Hubo un tiempo -afortunadamente ya olvidado- en que resultaba de buen tono intelectual despreciar el deporte, sobre todo el fútbol. Fueron los años en que el fantasmeo más o menos izquierdista monopolizaba las virtudes del ciudadano ejemplar. Por una reducción al absurdo, difícil de entender para los niños de hoy en día, por un silogismo cateto aplicable a premisas de cualquier tipo, los toros eran franquistas, luego abominables. Las películas del Oeste americano resultaban un vehículo de propagación del imperialismo, ergo debíamos repudiar a John Ford. Y el fútbol, sobre todo el fútbol, constituía el opio del pueblo, por lo que, en consecuencia, el hombre justo del futuro debía fumar en pipa, dejarse barba, y asistir cuatro veces por semana a las salas de cine de Arte y Ensayo (que eran el lugar en donde, además de buen cine, se proyectaban las películas que han acabado pudriendo la mente de varias generaciones de espectadores incautos).

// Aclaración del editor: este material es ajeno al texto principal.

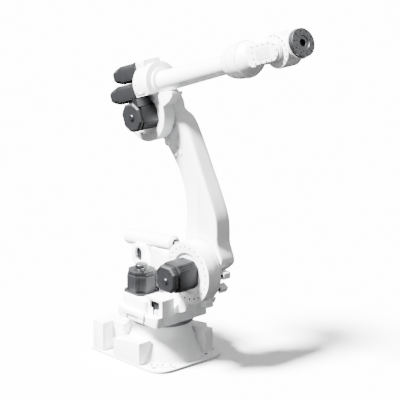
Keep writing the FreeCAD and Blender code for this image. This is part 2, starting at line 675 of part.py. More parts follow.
def wrist_motor_cap(place):
    """The tapered encoder cover on a wrist motor's rear."""
    across, up = place
    rear = CASTING_REAR - WRIST_MOTOR_LENGTH
    wide = octagon_wire(WRIST_MOTOR_SIZE - 12, WRIST_MOTOR_CHAMFER, at(rear, across, up), LEFT, UP)
    narrow = octagon_wire(WRIST_CAP_SIZE, 18.0, at(rear - WRIST_CAP_LENGTH, across, up), LEFT, UP)
    return placed(Part.makeLoft([wide, narrow], True, True), FOREARM_FRAME)


def turned(profile, x_start, x_end):
    """A solid turned about the forearm's axis: profile holds (x, radius) points of its outside."""
    points = [at(x, 0, FOREARM_RISE + radius) for x, radius in profile]
    side = spline_through(points)
    back = Part.makePolygon([at(x_start, 0, FOREARM_RISE), points[0]])
    front = Part.makePolygon([points[-1], at(x_end, 0, FOREARM_RISE), at(x_start, 0, FOREARM_RISE)])
    face = Part.Face(Part.Wire(Part.__sortEdges__([side] + back.Edges + front.Edges)))
    return face.revolve(at(x_start, 0, FOREARM_RISE), FORWARD, 360)


def forearm_tube():
    start = at(TUBE_ROOT_END, 0, FOREARM_RISE)
    tube = cone(TUBE_REAR_RADIUS, TUBE_FRONT_RADIUS, start, FORWARD, BELL_START - TUBE_ROOT_END)
    return placed(tube, FOREARM_FRAME)


def forearm_bell():
    """The housing that swells from the tube to the roll bearing."""
    span = BELL_END - BELL_START
    swell = BELL_RADIUS - TUBE_FRONT_RADIUS
    profile = [(BELL_START, TUBE_FRONT_RADIUS + 3),
               (BELL_START + 0.2 * span, TUBE_FRONT_RADIUS + 0.34 * swell),
               (BELL_START + 0.42 * span, TUBE_FRONT_RADIUS + 0.66 * swell),
               (BELL_START + 0.7 * span, TUBE_FRONT_RADIUS + 0.88 * swell), (BELL_END, BELL_RADIUS)]
    return placed(turned(profile, BELL_START, BELL_END), FOREARM_FRAME)


def wrist_seat():
    """The narrow bearing neck that shows as a groove between the bell and the drum."""
    start = at(BELL_END, 0, FOREARM_RISE)
    return placed(disc(BELL_RADIUS - 12, start, FORWARD, WRIST_SPLIT - BEARING_GAP - BELL_END), FOREARM_FRAME)


def wrist_drum():
    """The rolling drum, rounded over at its front."""
    profile = [(WRIST_SPLIT, DRUM_RADIUS - 2), (WRIST_SPLIT + 40, DRUM_RADIUS),
               (WRIST_SPLIT + 84, DRUM_RADIUS - 5),
               (DRUM_END - 16, DRUM_RADIUS - 19), (DRUM_END, DRUM_RADIUS - 37)]
    return placed(turned(profile, WRIST_SPLIT, DRUM_END), FOREARM_FRAME)


def wrist_body():
    """A box that grows out of the drum and ends in a fork about the bend axis."""
    low, high = FOREARM_RISE - WRIST_HALF_HEIGHT, FOREARM_RISE + WRIST_HALF_HEIGHT
    root = rounded(block((DRUM_END, WRIST_CHEEK_START), (-WRIST_ROOT_HALF_WIDTH, WRIST_ROOT_HALF_WIDTH),
                         (low + 6, high - 6)), FORWARD, 30.0)
    body = block((WRIST_CHEEK_START, FOREARM_LENGTH), (-WRIST_HALF_WIDTH, WRIST_HALF_WIDTH), (low, high))
    nose = disc_y(WRIST_HALF_HEIGHT, FOREARM_LENGTH, FOREARM_RISE, -WRIST_HALF_WIDTH, WRIST_HALF_WIDTH)
    gap = block((FOREARM_LENGTH - WRIST_FORK_DEPTH, FOREARM_LENGTH + 200),
                (-WRIST_FORK_INNER, WRIST_FORK_INNER), (low - 1, high + 1))
    return placed(cut(fuse(root, body, nose), gap), FOREARM_FRAME)


def wrist_cover(side):
    y_near, y_far = sorted((side * WRIST_HALF_WIDTH, side * (WRIST_HALF_WIDTH + WRIST_COVER_THICKNESS)))
    half = WRIST_HALF_HEIGHT - 8
    z = (FOREARM_RISE - half, FOREARM_RISE + half)
    plate = block((WRIST_COVER_START, FOREARM_LENGTH), (y_near, y_far), z)
    nose = disc_y(half, FOREARM_LENGTH, FOREARM_RISE, y_near, y_far)
    return placed(fuse(plate, nose), FOREARM_FRAME)


# ---- Hand and tool flange, in the hand's frame: x towards the tool ----
def hand_drum():
    drum = disc_y(HAND_DRUM_RADIUS, 0, 0, -HAND_DRUM_HALF_WIDTH, HAND_DRUM_HALF_WIDTH)
    pivot = disc_y(46, 0, 0, -WRIST_FORK_INNER + BEARING_GAP, WRIST_FORK_INNER - BEARING_GAP)
    return placed(fuse(drum, pivot), HAND_FRAME)


def hand_ring():
    shoulder = cone(HAND_RING_ROOT, HAND_RING_RADIUS, at(HAND_RING_START, 0, 0), FORWARD,
                    HAND_RING_FULL - HAND_RING_START)
    ring = disc(HAND_RING_RADIUS, at(HAND_RING_FULL, 0, 0), FORWARD, HAND_RING_END - HAND_RING_FULL)
    drum = disc_y(HAND_DRUM_RADIUS, 0, 0, -HAND_DRUM_HALF_WIDTH, HAND_DRUM_HALF_WIDTH)
    return placed(cut(fuse(shoulder, ring), drum), HAND_FRAME)


def tool_flange():
    neck_start = HAND_RING_END + BEARING_GAP
    neck = disc(FLANGE_NECK_RADIUS, at(neck_start, 0, 0), FORWARD, HAND_LENGTH - neck_start)
    rim = disc(FLANGE_RADIUS, at(HAND_LENGTH - 26, 0, 0), FORWARD, 26)
    tools = [disc(FLANGE_PILOT_RADIUS, at(HAND_LENGTH - FLANGE_PILOT_DEPTH, 0, 0), FORWARD, 20),
             disc(FLANGE_BORE_RADIUS, at(neck_start - 1, 0, 0), FORWARD, 100)]
    for y, z in ring_of(FLANGE_BOLT_COUNT, FLANGE_BOLT_CIRCLE / 2, 18.0):
        tools.append(disc(FLANGE_BOLT_RADIUS, at(HAND_LENGTH - FLANGE_BOLT_DEPTH, y, z), FORWARD, 30))
    return placed(cut(fuse(neck, rim), *tools), HAND_FRAME)


def all_pieces():
    pieces = {
        "base_casting": base_casting(),
        "base_right_box": base_front_box(-1),
        "base_left_box": base_front_box(1),
        "base_rear_box": base_rear_box(),
        "base_rear_bridge": base_rear_bridge(),
        "connector_panel": connector_panel(),
        "stop_block": stop_block(),
        "slew_ring": slew_ring(),
        "turntable_casting": turntable_casting(),
        "shoulder_housing": shoulder_housing(),
        "shoulder_gear": shoulder_gear(),
        "j1_motor": j1_motor(),
        "j1_motor_cap": j1_motor_cap(),
        "j1_connector": j1_connector(),
        "j2_motor": j2_motor(),
        "j2_motor_cap": j2_motor_cap(),
        "j2_connector": j2_connector(),
        "side_tabs": side_tabs(),
        "stop_lug": stop_lug(),
        "balancer_bracket": balancer_bracket(),
        "balancer_cylinder": balancer_cylinder(),
        "balancer_cap": balancer_cap(),
        "balancer_rod": balancer_rod(),
        "link_arm_casting": link_arm_casting(),
        "link_lower_cover": link_cover(0, LOWER_COVER_RADIUS),
        "link_upper_cover": link_cover(LINK_LENGTH, UPPER_COVER_RADIUS),
        "link_upper_lug": link_stop_lug(LUG_DROPS[0]),
        "link_lower_lug": link_stop_lug(LUG_DROPS[1]),
        "elbow_casting": elbow_casting(),
        "elbow_gear": elbow_gear(),
        "j3_motor": j3_motor(),
        "j3_motor_box": j3_motor_box(),
        "forearm_tube": forearm_tube(),
        "forearm_bell": forearm_bell(),
        "forearm_wrist_seat": wrist_seat(),
        "wrist_drum": wrist_drum(),
        "wrist_body": wrist_body(),
        "wrist_cover_right": wrist_cover(-1),
        "wrist_cover_left": wrist_cover(1),
        "hand_drum": hand_drum(),
        "hand_ring": hand_ring(),
        "tool_flange": tool_flange(),
    }
    for name, place in (("upper", UPPER_MOTOR_PLACE), ("lower", LOWER_MOTOR_PLACE)):
        pieces[name + "_wrist_motor"] = wrist_motor(place)
        pieces[name + "_wrist_motor_cap"] = wrist_motor_cap(place)
    return pieces


def main():
    os.makedirs("parts", exist_ok=True)
    for name, shape in all_pieces().items():
        shape.exportStep(os.path.join("parts", name + ".step"))


main()
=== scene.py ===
"""Looks of a six-axis industrial robot arm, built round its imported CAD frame.

Metres, in the CAD's own frame: the origin is on the floor on the slewing axis, +X is the way the arm
reaches, +Y is its left and +Z is up. Each piece rides on one CAD body: most are numpy surfaces, and
the boxed castings are CAD nodes with their edges softened.
"""

import json
import math

import bmesh
import bpy
import numpy as np
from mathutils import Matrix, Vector

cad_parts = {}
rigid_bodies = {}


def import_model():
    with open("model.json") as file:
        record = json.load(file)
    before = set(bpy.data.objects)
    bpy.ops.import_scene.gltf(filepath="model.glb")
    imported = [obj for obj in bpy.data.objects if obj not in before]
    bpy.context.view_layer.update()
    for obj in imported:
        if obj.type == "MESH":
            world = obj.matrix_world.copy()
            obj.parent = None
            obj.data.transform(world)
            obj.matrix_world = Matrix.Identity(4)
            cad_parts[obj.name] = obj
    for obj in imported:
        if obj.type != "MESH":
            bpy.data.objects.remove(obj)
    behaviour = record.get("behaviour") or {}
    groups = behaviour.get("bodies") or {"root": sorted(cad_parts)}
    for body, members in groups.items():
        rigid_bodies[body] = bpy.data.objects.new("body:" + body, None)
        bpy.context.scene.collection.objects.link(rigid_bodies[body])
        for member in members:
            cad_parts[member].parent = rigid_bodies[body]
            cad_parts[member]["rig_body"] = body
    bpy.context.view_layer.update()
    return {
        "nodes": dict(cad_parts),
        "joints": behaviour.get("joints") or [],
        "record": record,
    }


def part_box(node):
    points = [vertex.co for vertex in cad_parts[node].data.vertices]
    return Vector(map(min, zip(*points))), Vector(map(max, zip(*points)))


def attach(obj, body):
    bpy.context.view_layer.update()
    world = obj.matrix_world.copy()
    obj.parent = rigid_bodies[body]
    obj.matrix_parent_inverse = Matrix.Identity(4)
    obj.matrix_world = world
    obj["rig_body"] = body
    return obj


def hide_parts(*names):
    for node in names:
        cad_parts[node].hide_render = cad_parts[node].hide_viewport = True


bl_info = {
    "name": "Six-axis robot arm",
    "version": (1, 0, 0),
    "blender": (4, 5, 0),
    "location": "View3D > Sidebar > Robot arm",
    "description": "Builds the castings, motors, fasteners, finishes and studio of a robot arm",
    "category": "Object",
}

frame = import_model()
JOINTS = {joint["name"]: joint for joint in frame["joints"]}
NODES = frame["nodes"]


# ---- Places ----
def unit(vectors):
    """Each vector divided by its own length."""
    vectors = np.asarray(vectors, float)
    return vectors / np.linalg.norm(vectors, axis=-1, keepdims=True)


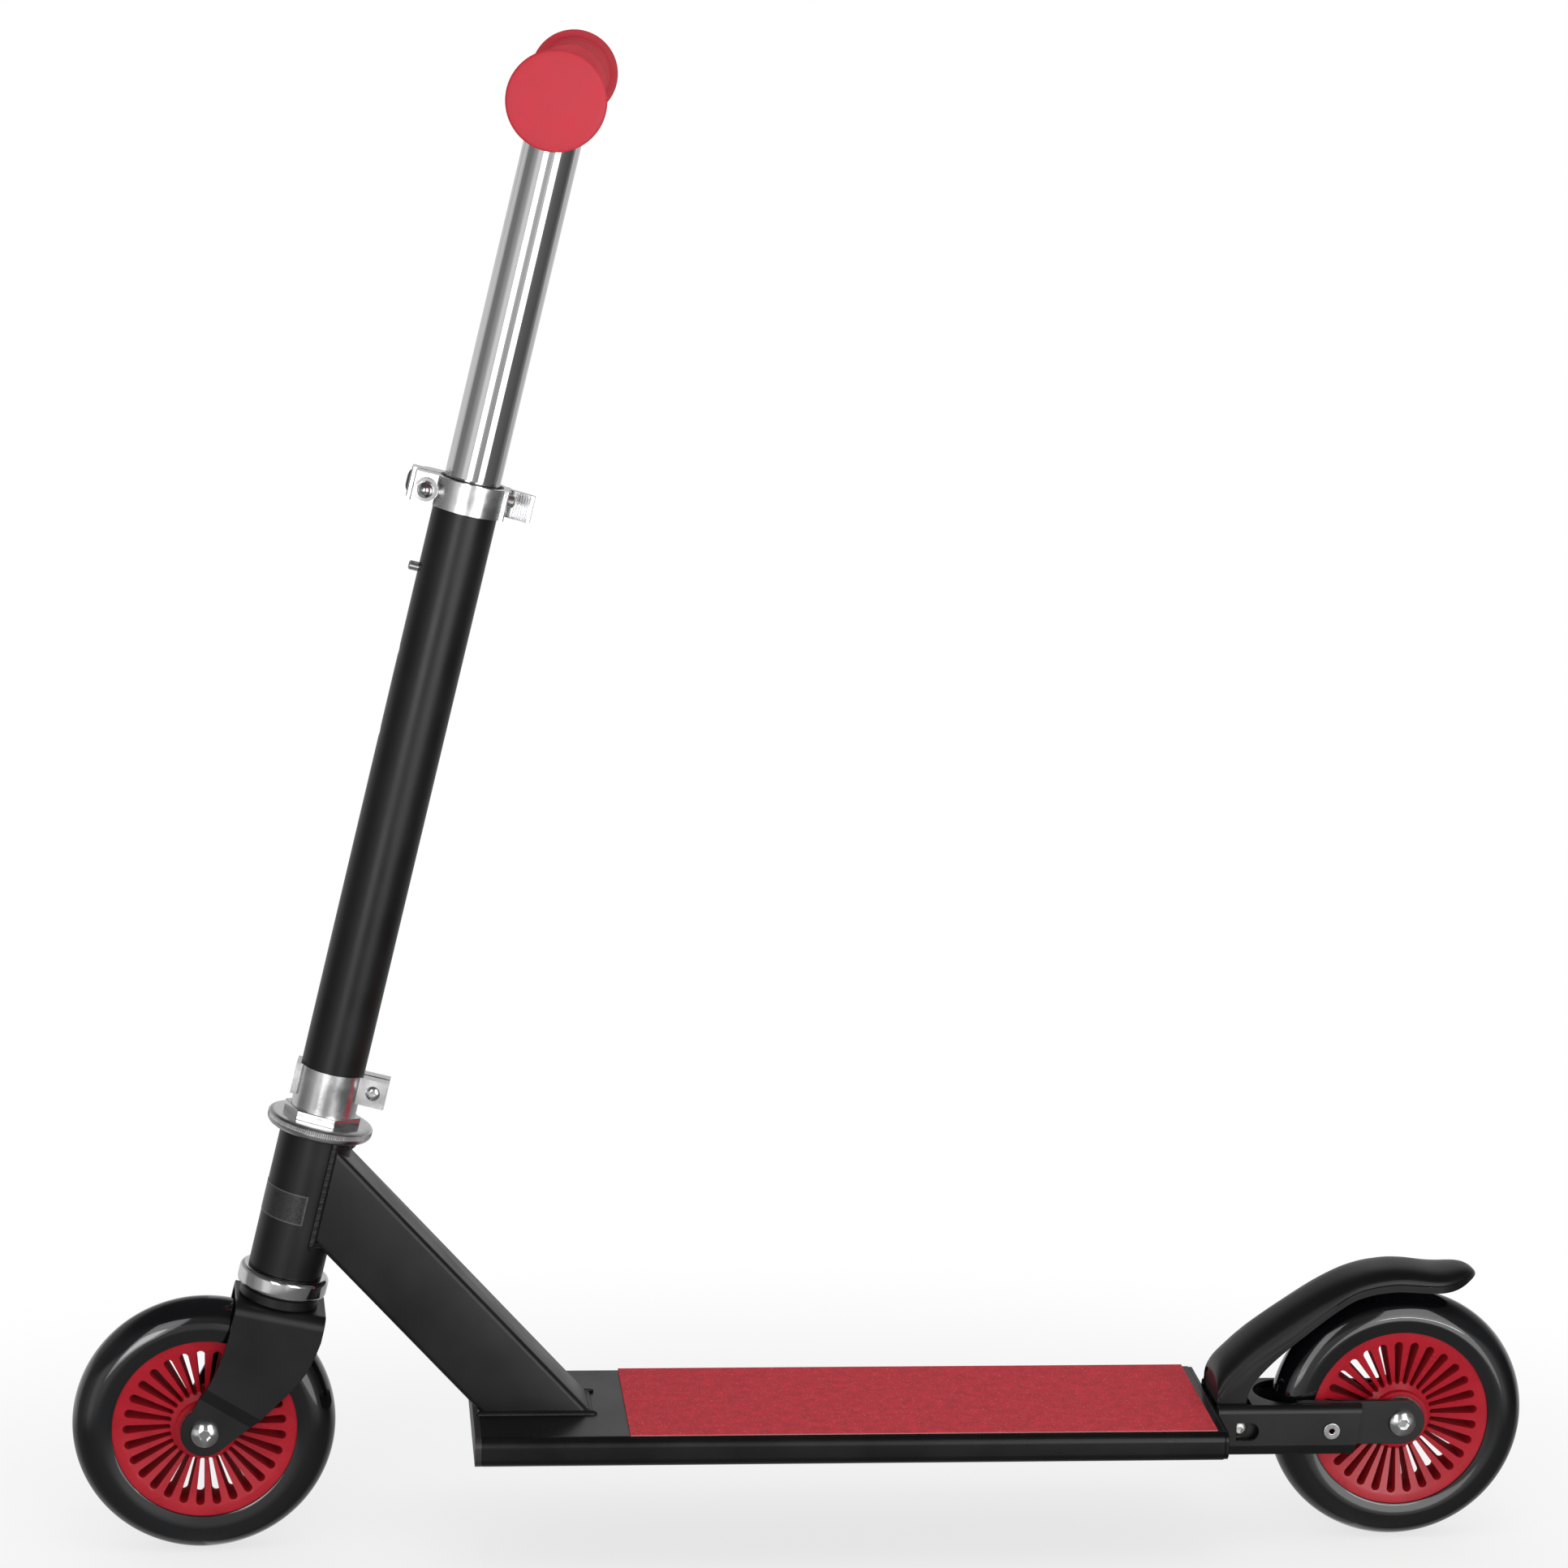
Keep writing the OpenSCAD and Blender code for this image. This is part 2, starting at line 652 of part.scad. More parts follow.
// Outer races with their shields
module bearings() {
    color("silver") both_sides() {
        ring_y(9.5, 11, race_out - race_w, race_out);
        ring_y(spacer_r + 0.1, 9.5 + e, race_out - 0.9, race_out - 0.4);
    }
}
module bearing_balls() {
    color("white") for (y = [-race_out + race_w / 2, race_out - race_w / 2]) translate([0, y, 0])
        rotate([90, 0, 0])
        ball_ring(7, 7.75, 1.6, 0);
}
module front_tyre() { at_front_axle() tyre(); }
module front_core() { at_front_axle() core(); }
module front_bearings() { at_front_axle() bearings(); }
module front_bearing_balls() { at_front_axle() bearing_balls(); }
module rear_tyre() { at_rear_axle() tyre(); }
module rear_core() { at_rear_axle() core(); }
module rear_bearings() { at_rear_axle() bearings(); }
module rear_bearing_balls() { at_rear_axle() bearing_balls(); }

// ---- rear brake ----

// Stations along the fender: distance ahead of (-) or behind the rear axle, height of its top,
// half-width, and height of its lower edge
fender_stations = [
    [-88.6, 79.6, 16.6, 68.6], [-88, 83.2, 17, 68.4], [-85.4, 87.6, 17, 68.4], [-79, 94.2, 17, 68.4],
    [-75.2, 97.8, 17, 68.6], [-74, 98.8, 17, 75.4], [-71, 101.4, 17, 83.6], [-64, 106.7, 17, 92.2],
        [-55, 113.1, 17, 100.2],
    [-47, 118.4, 17, 106.2], [-39.6, 122.9, 17, 111.4], [-32, 126.7, 17, 116.2], [-25.2, 129.4, 17,
        119.8],
    [-18, 131.6, 17, 122.2], [-12, 132.7, 17, 123.3], [-5, 133.4, 17, 123.9], [2, 133.2, 17, 123.6],
        [7.6, 132.5, 17, 123.2],
    [13, 131.8, 17, 123.2], [18, 131.6, 16.4, 123.8], [22.5, 131.9, 15, 125], [26.6, 132.2, 12.8,
        126.8],
    [30, 131.8, 9.8, 128], [32.6, 130.4, 6.4, 127.6], [34.2, 128.8, 3, 127]];
arch_power = 2 / 2.6;                       // roundness of the arch
arch_steps = 16;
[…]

Los progres -los progres de la época en que aún existían los progres, y también sus secuelas teatrales, sus epígonos del presente inmediato- siempre han necesitado que se les diera permiso, mediante un argumento de autoridad, para disfrutar sin remordimiento de conciencia de todo aquello que les hacía disfrutar. Hasta que Roland Barthes no escribía sobre ello, solían ocultar sus erecciones.

El fútbol es un fenómeno universal de masas del que las masas participan desde la niñez. El impulso de pegarle una patada a algo con lo que nos cruzamos -en especial si es un objeto redondo y con facilidad de desplazamiento en el espacio- constituye un absoluto, una de las manifestaciones elementales de «la cosa en sí» kantiana, de la Voluntad, que según el maestro Schopenhauer es la esencia del universo. Por esa razón, no es de extrañar que un deporte que ha sabido imprimir ese impulso ciego en unas reglas se haya convertido en una pasión planetaria. Cualquier espectador de un partido -la final de la Champions, y el encuentro en la calle de cuatro chiquillos desarrapados- está realizando un viaje ritual a su niñez, y vuelve a ingresar en el Paraíso, fuera del tiempo, lejos de la decrepitud, invulnerable al dolor y a la muerte (al menos durante noventa minutos). Ver fútbol siempre es jugarlo, volver a ser quien lo jugó cuando fuimos niños, incluso aquellos que no lo jugaron nunca, para su desgracia, y ahora tienen que conformarse con que lo jueguen otros, de manera eucarística, para salvarnos a la tribu por persona interpuesta (por equipo interpuesto).

En las treguas de las guerras mundiales, en el frente, los ejércitos enemigos juegan al fútbol. En las fabelas de Río de Janeiro, los olvidados del mundo juegan al fútbol. En los arrabales de Ciudad del Cabo, los niños descalzos juegan al fútbol. En la Antártida, los solitarios biólogos juegan al fútbol contra los no menos solitarios militares, a cuarenta y cinco grados bajo cero. No hay que buscar ninguna explicación. Nos gusta dar patadas a lo que se nos pone en el camino, sobre todo si es un mágico objeto redondo.

Las epopeyas hace muchos siglos que no narran grandes gestas, sino que cuentan la aventura de vivir de los pobres diablos. Nuestra aventura con un balón en los pies.